Web3 AI — The Believer’s Declaration
Taking this one step further brings us to Web3 AI.
Think about platforms like YouTube. You create content, upload it, earn money. But you’re subject to platform censorship, and the platform decides your revenue. If the algorithm changes, your channel can die overnight.
From the Algorithmist’s perspective, this platform is a typical Algorithmist system. Maximum revenue, maximum traffic, algorithm optimization. Your conviction? Censor it. Your earnings? We decide.
Web3 AI is the Believer’s declaration.
“I am stepping out of the platform’s probability game.”
A private key — the physical expression of your conviction. With an EOA (Externally Owned Account — your personal wallet) you can publish content directly without registering on any platform. No financial blockade. No censorship. Full responsibility is yours — but so is full freedom.
Tokenized computing resources. A system that runs on schema alone. No platform needed.
Dalio wants a perpetual machine. A system that works forever. But that itself is a contradiction. The Algorithmist ends. The Believer ends too. No rule, no system lasts forever.
This is actually the most Believer-like attitude of all. Process and conviction over results. Not dreaming of eternity — but moving with conviction, right now, in this moment.
Closing — The Question Dalio Doesn’t Answer
Dalio says power is shifting. He proves it with data. He’s right.
But the next question is one Dalio doesn’t answer.
In a world where power is shifting — in the moment when the rules themselves change — what conviction will you bet on?
At the national level: Sovereign AI — hard-code your non-negotiable values.

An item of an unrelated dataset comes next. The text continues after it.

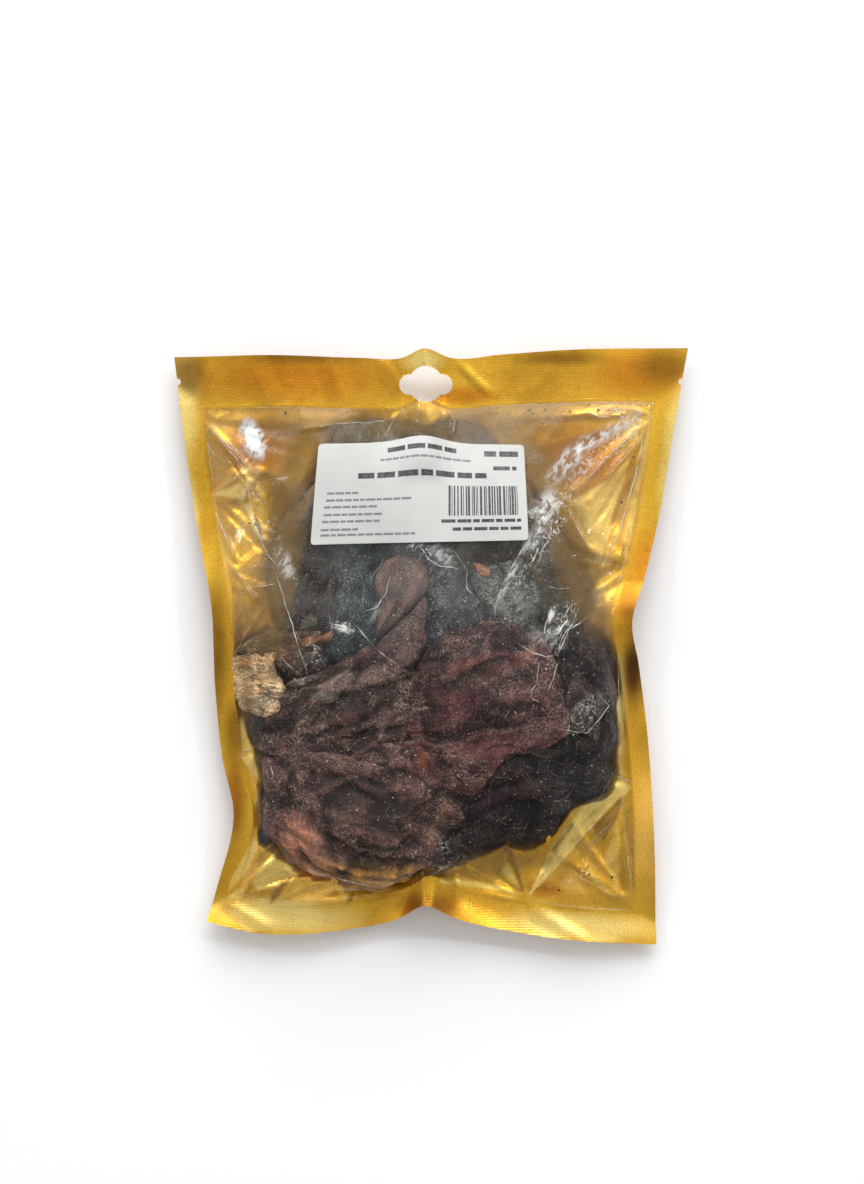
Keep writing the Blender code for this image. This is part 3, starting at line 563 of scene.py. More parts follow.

At the individual level: Web3 — step away from the platform’s probability game and connect to the world through your own private key.
If Dalio dreamed of eternity through historical patterns, what we learned is this: the Believer who knows how to act with conviction — even knowing it will end — is the one who survives longer, and more humanly.
This piece is part of a book review series on Ray Dalio’s Principles for Dealing with the Changing World Order.